Today we are entering, if not already immersed in, the Information Age. The most revolutionary and fundamental company is Google. Facebook is not far behind. Ford and GM, meanwhile, are restructuring.
But our institutions have not shifted. This isn’t a knock – it simply is not possible to shift institutions that fast. People in the newspaper industry say this all the time “we just aren’t nimble enough” and while true, it’s not neccesarrily the newspaper industries fault – it’s a result of being an industrial age institution. Just consider that the newspaper product is, in many was, an assembly line product.
It could be argued that all industrial institutions suffer from this shift to some extent.
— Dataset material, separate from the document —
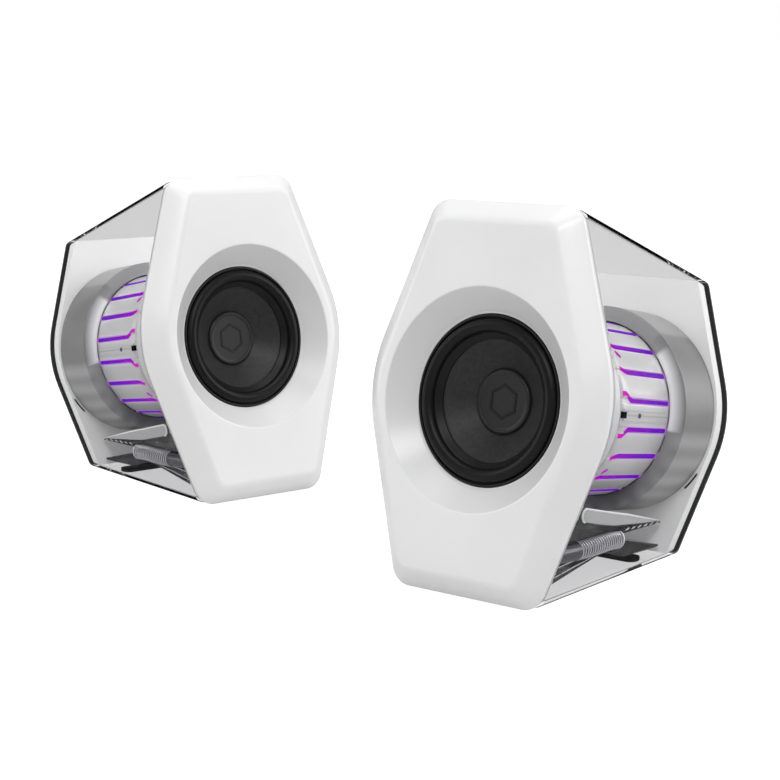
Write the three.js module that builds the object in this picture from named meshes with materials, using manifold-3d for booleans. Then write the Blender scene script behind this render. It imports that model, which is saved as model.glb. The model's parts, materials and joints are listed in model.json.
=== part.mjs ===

Libraries and librarians are experiencing a similar disruptive shift. I love when I meet a librarian for two reasons. First, I was a student librarian and I loved it. I can say for a fact I wouldn’t have ended up in journalism had I not been working in the library at UC Berkeley. Secondly – because librarians are experiencing this very similar disruptive shift. If you’ve never thought about it before consider Google Book Search, Archive.org, Wikipedia just for starters. Fifty years ago when students needed reference materials the librarian was their best friend. The libraries were in such demand that they had to create a structure so they could help as many people as possible. That structure was organized in the industrial age.
The way we collect and organize the worlds information has changed. For journalism this is bigger than just switching from print to the web in terms of offering a product. And for libraries this is bigger than just switching off the Dewey decimal system. The way we collect, organize and find information has fundamentally changed to empower more people to take a part in this process. That means our relationship to libraries has changed.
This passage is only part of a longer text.